Thursday, May 31, 2007

the poetry reading


After a department meeting, my friend Emily and I made the sluggish journey to Uptown, where Eireann was giving a reading at an adorable tea shop called the Tea Garden.

As I drove home afterwards I jotted a few things down on the notebook in my lap (I have taken to carrying my bulky camera with me, and I've always carried a notebook, but now I've begun to have it out, at the ready, these words slipping in and out so rapidly--in fact, what I wrote was not even what I thought, and I liked what I had thought, but I am not fast enough while driving at seventy miles an hour):

The sound of the espresso grinder loud and percussive. I would have been easily distracted, fallen into disappointment at the smothering, but Eireann remained solid, confident in her stance, her words lifting above the usual din of coffeeshop. Outside, the world of Minneapolis went on, but here, within, we listened to poems woven, made of muslin, of calico, of grosgrain ribbon. Tonight, we are the beneficiaries of words, good poetry.

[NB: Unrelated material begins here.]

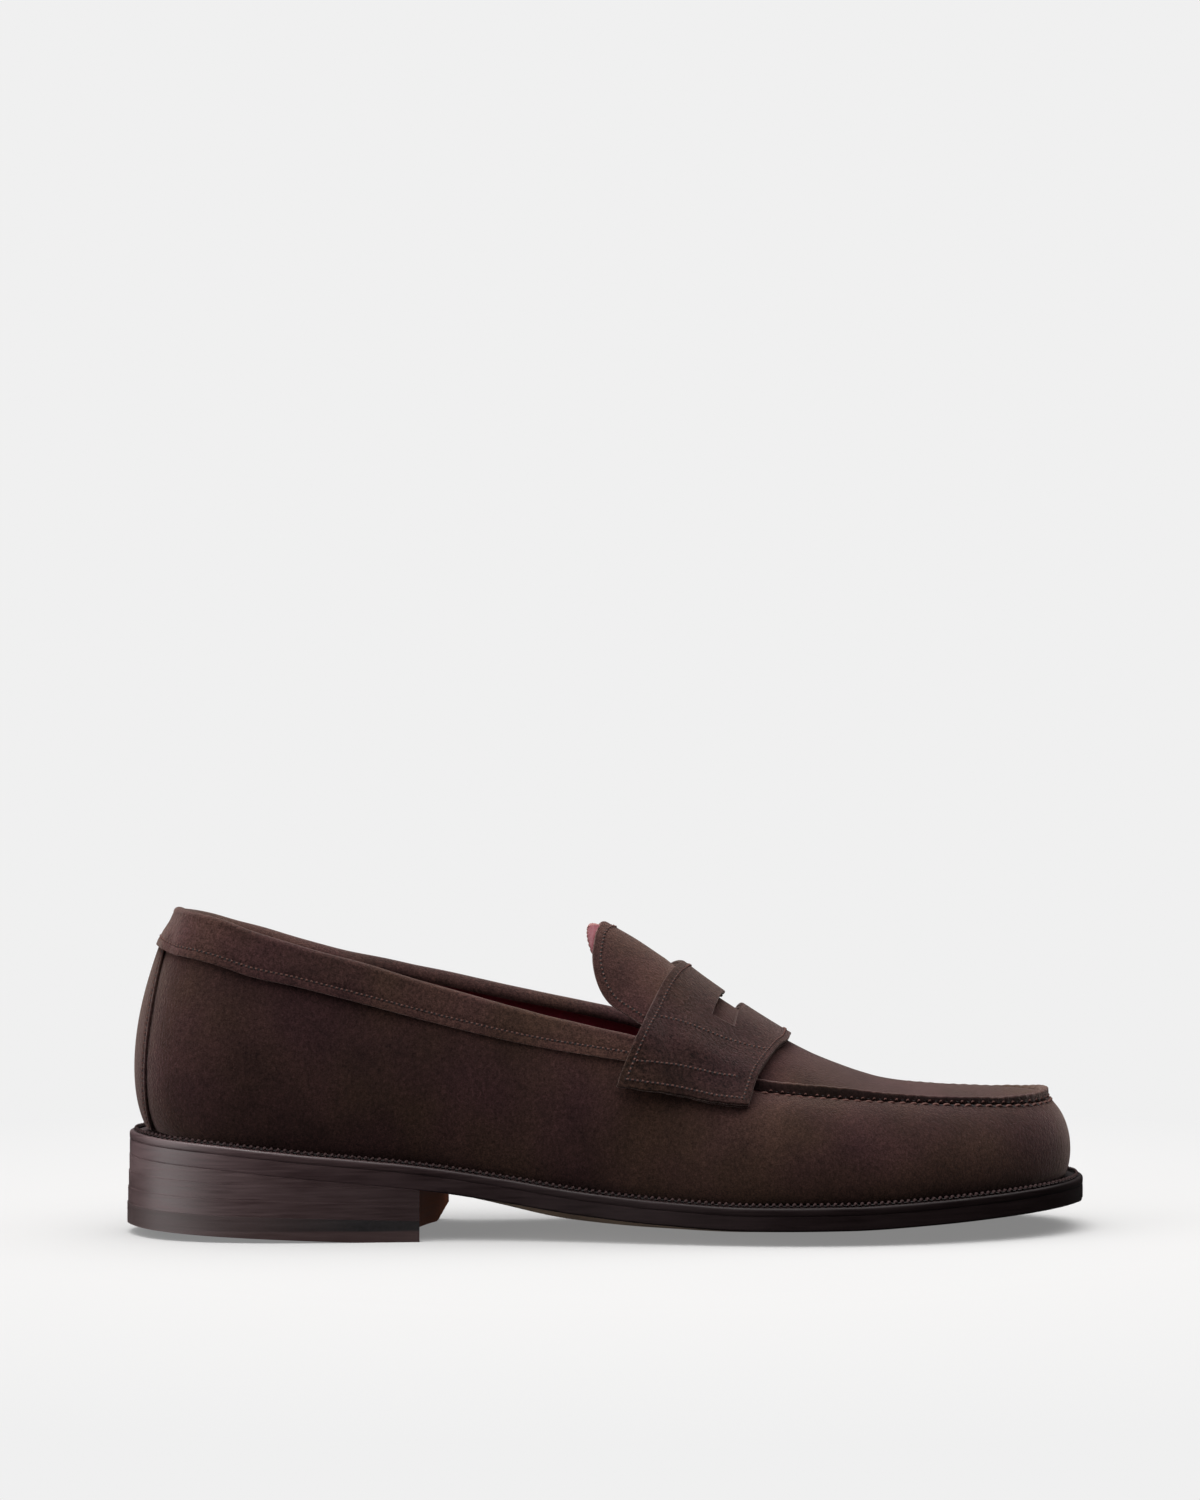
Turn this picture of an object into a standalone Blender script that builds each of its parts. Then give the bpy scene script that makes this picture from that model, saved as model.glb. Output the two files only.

Eireann read both from her book and poems printed out, recent, and near-recent. There was one, and I wish I could remember which, but it made me gasp because a moment was so startling, and I thought to myself, "This is what good writing does. It surprises the reader and gives us something that begins like a warm stone in the heart, radiates, feels as if you want to keep it there forever." It's so hard to do that, especially if you are the person who feels everything has already been said.

This is what Zachary from the Tuesday writing group said two days ago: that we live in a culture where everything feels as if it has already been done, been said, that there are so many options, and our generation struggles against this. Of the eight people in the room in Minneapolis, Eireann and Zachary exuded the most knowledge and authority, but didn't seem too put off by the bumblers (and I really am mostly referencing me here) who are earnest but not as learned. (I always feel like such a failure in the gathering of knowledge department, always a little behind the storm, just trying to catch the lightning before the best fireworks are gone.) Later, I discovered that Zachary is of Gendun Editions, which explains why he was interested in what font I had used in the poems I distributed on accidental salmon paper.

I think to myself, today, as I see Scott King, owner of Red Dragonfly Press and husband of a colleague, and as I think back to Zachary with his thick poem and reams of poets to recommend, his memorized Hugo poem (in French, no less), his recognition of the stylings of language poets, his poise and confidence that he was meant to be writing poetry, and his description from the prompt, of broken wrist bones and fierceness, his startling women in his workshopped poem--I think of these people, and I wonder: How do they get these jobs? How is it that I am trying to keep students from whacking each other and leaving gum under their desks and these folks are writing poems and sliding them through antique machines, creating these gorgeous pieces of art and bringing words into the lives of others?

I think a lot of it is knowing what you want and taking risks. And so much more is about talent. And of course, maybe even just being in the right place at the right time, knowing people. For now, I will bask in the glory of others, know that I am truly enjoying myself, and continue to scribble myself. I am returning to myself. Hello, poet. Hello, poetry.

Oh, and I ran into an old classmate from the U at the reading. We took an advanced poetry workshop with Ray Gonzalez. She spoke of the MFA program there and coming out with disappointment, that she went in with expectations, and is afraid there aren't many female mentors and isn't a lot of funding to replace a poet who is phasing out. She also said she went for one specific professor, who she had taken a brief course with in Iowa, but it turns out she'd essentially learned all she needed to know from him in that brief course, that this person taught the same things again and again. I'd had this professor as well and enjoyed him, but I forget easily and needed to hear the same thing; at the time, I essentially needed that environment to begin to grow. We go into these things with different needs and expectations, and I guess a big part of what I need to consider now is what do I want, what do I need (beyond the big question: am I talented enough? but I won't even touch that one now, so late on a school night).






Scenes from a poetry reading aftermath.